Thursday, September 24 – Today was the first real learning day of the new Greek Club. I decided that eventually I would break the students up into older Greek students and newer Greek students so they could each work at their own levels. However for the first few classes I decided to do a review of the material we had covered from the beginning so that the older students could remember what they were doing while the newer students were learning. So we began by looking over the Greek alphabet and I went through and talked about each of the letters and explained their importance and their frequency in the Greek language and how to properly pronounce them. I told my students to take the alphabet home and practice and that next week we would try pronunciation next week with different words.
Thursday, October 1 – Today in Greek we spent the class working on pronunciation of Greek words. I started by allowing everyone to use their alphabets with the pronunciation tips. With the tips the students did very well. Though they would always struggle at first when I gave them a word, in the end they could pronounce the words very well. As we went through each word I explained the meaning of the word and made connections to the word in English and Latin. I then told the students to put their keys away and try pronouncing from memory of what the letters sounded like. They had a lot of trouble in the beginning but by the end of the class they were doing very well pronouncing from memory. At the end of class I awarded my Student of the Month Prize to my youngest student who was the only one to go out and buy a copy of the Athenaze Greek book we use in class. I bought her a drink and a snack as her prize.

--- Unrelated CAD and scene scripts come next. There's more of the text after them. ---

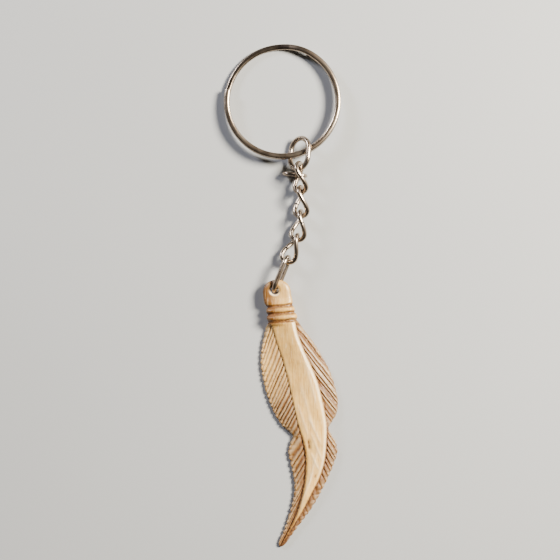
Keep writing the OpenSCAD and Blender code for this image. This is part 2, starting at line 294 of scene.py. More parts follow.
# Above the neck the feather becomes a tongue with a rounded rim, lifted to the height of its
# hole. At the very edge it keeps WALL_SHARE of its thickness.
TONGUE_FROM, TONGUE_RISE, TONGUE_LIFT = 1.6, 2.8, 2.6
NECK_RIM, HEAD_RIM = 2.1, 1.15
WALL_SHARE = 0.35
to_head = smooth((Y - TONGUE_FROM) / TONGUE_RISE)
neck_t = mix(QUILL_T, HEAD_T, to_head)
low_z = mix(0, HEAD_MID_Z - HEAD_T / 2, smooth((Y - TONGUE_FROM) / TONGUE_LIFT))
mid_z = low_z + neck_t / 2
rim = mix(NECK_RIM, HEAD_RIM, to_head)
swell = WALL_SHARE + (1 - WALL_SHARE) * rounded(edge_gap / rim)
across = np.clip((X - (L + R) / 2) / ((R - L) / 2), -1, 1)
neck_z = mid_z + neck_t / 2 * swell - 0.1 * across ** 2
under_z = mid_z - neck_t / 2 * mix(swell, 1, smooth((2 - Y) / 1.5))
blade_share = smooth((-1.5 - tilt) / 1.7)
top_z = mix(neck_z, blade_z, blade_share)
bottom_z = mix(under_z, 0, blade_share)

# Grooves round the neck leave two round beads between them
NECK_GROOVES = (2.16, 0.24, -1.74)
GROOVE_HALF, GROOVE_DEEP = 0.42, 0.42
NECK_BEADS = (1.2, -0.75)
BEAD_HALF, BEAD_RISE = 0.62, 0.22
hand = 0.07 * wander(X, Y, 1.6, 3.1)
neck_cut = np.zeros_like(X)
for at in NECK_GROOVES:
    neck_cut = np.maximum(neck_cut, np.exp(-np.abs((tilt + hand - at) / GROOVE_HALF) ** 4))
beads = sum(bump(tilt - at, BEAD_HALF) for at in NECK_BEADS)
top_z += BEAD_RISE * beads * (1 - neck_cut) - GROOVE_DEEP * neck_cut * mix(1, 0.7, to_head)

# Barbs: straight cuts that spring from the quill's edges and fan out over each vane. Each
# set has its side, its first and last place, the cuts' angle from the feather's length at
# both, their spacing along the quill, their depth and its seed.
ROOT_TRIES = 14
CUT_ROUND = 0.012
CUT_POWER = 1.3
BARBS = [
    ("left", -2.6, -31.2, 19, 31, 1.42, 0.62, 5),
    ("left", -31.2, -61.0, 33, 22, 1.9, 0.7, 6),
    ("right", -2.6, -29.2, 38, 38, 3.3, 0.62, 8),
    ("right", -29.2, -61.0, 34, 22, 1.6, 0.5, 9),
]
slow = wander(X, Y, 6.0, 7.3)
quick = wander(X, Y, 1.7, 9.2)
barb_cut = np.zeros_like(X)
barb_stain = np.zeros_like(X)
ridge_rub = np.zeros_like(X)
for side, top, low, angle_top, angle_low, spacing, depth, seed in BARBS:
    sign, edge = (-1, QUILL_LEFT) if side == "left" else (1, QUILL_RIGHT)
    here = (on_left if side == "left" else on_right) & (Y <= top) & (Y > low)
    root = -Y
    for _ in range(ROOT_TRIES):
        lean = np.radians(mix(angle_top, angle_low, np.clip((root + top) / (top - low), 0, 1)))
        root = mix(root, -Y - sign * (X - curve(edge, root)) / np.tan(lean), 0.7)
    uneven = 0.42 * wander(root, 0 * root + seed, 2.8, 2.2)
    turn = root / spacing + uneven + 0.1 * slow + 0.05 * quick
    rng = np.random.default_rng(seed)
    nearest = np.floor(turn + 0.5).astype(int) % 300
    deep = rng.uniform(0.55, 1.1, 300)[nearest]
    dark = rng.uniform(0.4, 1.0, 300)[nearest]
    ridge = rng.uniform(-0.5, 0.5, 300)[np.floor(turn).astype(int) % 300]
    wave = np.sqrt(np.sin(math.pi * turn) ** 2 + CUT_ROUND)
    cut = np.clip(1 - wave, 0, 1) ** CUT_POWER
    t = t_left if side == "left" else t_right
    width = (A - L) if side == "left" else (R - B)
    fade = (smooth(edge_gap / 0.9) * 0.6 + 0.4) * (0.85 + 0.3 * slow)
    low_fade = 0.35 if side == "left" else 0.55
    room = smooth(width * np.ones_like(X) / 1.2) * (1 - low_fade * smooth((down - 38) / 8))
    starts = smooth((top - Y) / 1.0)
    barb_cut = np.where(here, depth * (cut * deep + 0.12 * ridge * wave) * fade * room * starts,
                        barb_cut)
    stain_in = 0.35 + 0.65 * smooth(t * 1.5)
    barb_stain = np.where(here, cut ** 0.6 * dark * stain_in * room * starts, barb_stain)
    ridge_rub = np.where(here, wave ** 2 * starts, ridge_rub)
top_z -= barb_cut * blade_share

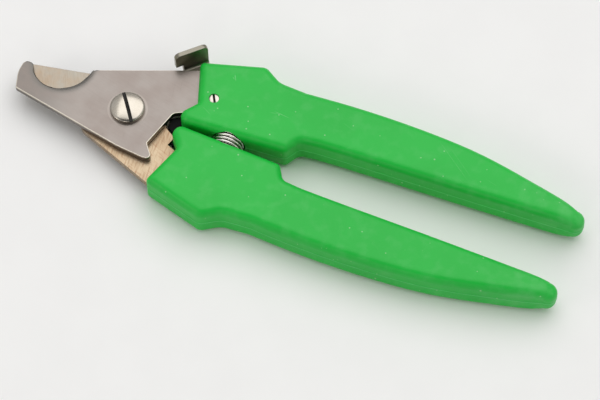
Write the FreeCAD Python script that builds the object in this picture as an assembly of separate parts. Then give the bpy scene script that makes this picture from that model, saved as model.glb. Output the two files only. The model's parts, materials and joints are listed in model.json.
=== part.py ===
"""Plier-type claw clipper: hook blade, cutting blade, moulded handles, return spring, thumb catch."""
import FreeCAD, Part
import math
import os

# ---- driving dimensions, millimetres -------------------------------------------------
# The plan is drawn about the blade pivot, +X towards the handle ends, +Y towards the
# handle that carries the hook blade.  LENGTH_FRONT and LENGTH_REAR set the origin, which
# is the middle of the outline, on the surface that the clipper lies on.
LENGTH_FRONT = 33.32         # pivot to the tip of the hook
LENGTH_REAR = 129.1          # pivot to the ends of the handles
PIVOT_X = (LENGTH_FRONT - LENGTH_REAR) / 2.0
HANDLE_HEIGHT = 11.0
SEAM_Z = HANDLE_HEIGHT / 2.0
PLATE = 2.0                  # thickness of each blade plate
HANDLE_ROUND = 2.3           # rounding of the handles' edges
TIP_ROUND_X = 120.5          # the ends' rounding above and below begins here
TIP_ROUND_LENGTH = 10.0      # length of the oval it follows
CORNER_ROUND = 1.2           # rounding of the handles' front outer corners
PLATE_GAP = 0.06             # running gap between the two plates
FIT = 0.05                   # clearance of a plate or peg in its recess

# pivot joint
SHANK_R = 3.0
THREAD_R = 2.5
BORE_CLEARANCE = 0.04
HEAD_R = 4.8
HEAD_RIM = 1.3
HEAD_HEIGHT = 2.3
HEAD_SLOT_WIDTH = 0.95
HEAD_SLOT_DEPTH = 1.1
HEAD_SLOT_ANGLE = -54.0
WASHER_R = 4.6
WASHER_THICKNESS = 0.5
NUT_FLATS = 8.0
NUT_THICKNESS = 2.5
NUT_CHAMFER_R = 4.35

# return spring, its axis along Y
SPRING_X = 29.6
SPRING_R = 4.5               # outer radius
SPRING_WIRE = 0.8
SPRING_POCKET_R = 4.8
SPRING_FLOOR = 8.0           # depth of each pocket's floor from the middle line
SPRING_END_GAP = 0.05
SPRING_TURNS = 15.0

# thumb catch, which lies in the plane of the cutting blade
CATCH_X, CATCH_Y = 21.9, 10.0
CATCH_THICKNESS = 1.7
CATCH_HUB_R = 2.75
CATCH_TRAVEL = 5.0           # degrees from free to locked
CATCH_PIN_R = 1.45
CATCH_PIN_SLOT_ANGLE = -61.0
CATCH_PIN_SLOT_WIDTH = 0.6
CATCH_PIN_SLOT_DEPTH = 0.9
CATCH_PIN_Z0 = 1.6
CATCH_PIN_CHAMFER = 0.25
CATCH_ROOM = 0.25            # clearance round the catch in its pocket
CATCH_WASHER_R = 2.6
CATCH_WASHER_THICKNESS = 0.25
TAB_THICKNESS = 1.35
TAB_LENGTH = 9.7
TAB_TOP = 13.0
TAB_ROUND = 1.6
TAB_SHOULDER_Z = 7.65        # below this only the narrow neck of the tab comes down
NECK_START = 2.2             # along the tab
TAB_START = (7.6, 16.95)
TAB_ANGLE = 43.7
BEND_INSIDE = 0.8            # bend radii between the lever and the tab
BEND_OUTSIDE = 1.3

# slot in the lower nose that the catch's claw works in, polar about the blade pivot
SLOT_R_IN = 15.25
SLOT_R_TOOTH = 17.85
SLOT_R_OUT = 18.95
TOOTH_ANGLE = -12.5          # underside of the tooth
SLOT_FLOOR_ANGLE = -21.0
SLOT_TOP_ANGLE = 6.0

# recesses for the tangs, between the nose and the step in each tang's inner edge
RECESS_FRONT = 12.0          # in front of the nose, so that the recess is open there
RECESS_STEP = 24.3
RECESS_STEP_Y = 9.3
UPPER_RECESS_Y = 4.8         # inner side of the room for the hook blade's neck
LOWER_RECESS_Y = 1.6         # inner side of the room for the cutting blade's tang

PEG_R = 1.5
PEG_XS = (46.0, 68.0)
PEG_Y = 14.9
PEG_Z0 = 3.0                 # end of the upper handle's pegs

SLAB_LENGTH = 400.0          # slabs that part the shells, larger than the whole plan
SLAB_WIDTH = 100.0


# ---- helpers -------------------------------------------------------------------------
def vec(x, y, z=0.0):
    """A point of the plan, moved so that the origin is the middle of the outline."""
    return FreeCAD.Vector(x + PIVOT_X, y, z)


def polar(radius, degrees, z=0.0):
    """A point about the blade pivot."""
    return vec(radius * math.cos(math.radians(degrees)), radius * math.sin(math.radians(degrees)), z)


def mirrored(points):
    """The same outline on the other side of the middle line."""
    return [(p[0], -p[1]) + tuple(p[2:]) for p in points]


def rounded_edges(points, closed=True):
    """Straight runs joined by tangent arcs.  A point is (x, y) or (x, y, radius)."""
    count = len(points)
    edges = []
    places = [vec(p[0], p[1]) for p in points]
    radii = [p[2] if len(p) > 2 else 0.0 for p in points]
    starts, ends, arcs = [], [], []
    for i in range(count):
        here = places[i]
        if radii[i] == 0.0 or (not closed and i in (0, count - 1)):
            starts.append(here)
            ends.append(here)
            arcs.append(None)
            continue
        back = (places[i - 1] - here).normalize()
        ahead = (places[(i + 1) % count] - here).normalize()
        half = back.getAngle(ahead) / 2.0
        reach = radii[i] / math.tan(half)
        middle = (back + ahead).normalize()
        centre = here + middle * (radii[i] / math.sin(half))
        first = here + back * reach
        last = here + ahead * reach
        starts.append(first)
        ends.append(last)
        arcs.append(Part.Arc(first, centre - middle * radii[i], last).toShape())
    for i in range(count):
        if arcs[i]:
            edges.append(arcs[i])
        if i == count - 1 and not closed:
            break
        after = starts[(i + 1) % count]
        if (after - ends[i]).Length > 1e-6:
            edges.append(Part.LineSegment(ends[i], after).toShape())
    return edges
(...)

Thursday, October 8 – Today we had a new member join the Greek Club and se is our first Freshman which I am very happy about because I feel that one of my responsibilities as leader of the club is to make sure it does not die after I leave next year and the more young students I can get to join the more likely it is the club will live on after me. So I started this class by beginning to teach the other students about the first declension in Greek how closely it connected to the first declension in Latin. The students did very well and learned the declension in no time so I had them work together to practice writing it out with different words while I took the new student aside and taught her about the Greek alphabet and all the things she had missed.
Thursday, October 15 – I could not come to Greek today because I had an interview at Smith College and I had to leave Mr. Arcenas in charge. However , I did not leave him with nothing. I gave Mr. Arcenas a passage from the Athenaze book to give to the students to translate and I told him to tell them to work together on the passage and help each other out. I also gave him explicit instructions on teaching the new Greek student the first declension and giving her some words to work with to practice her pronunciation.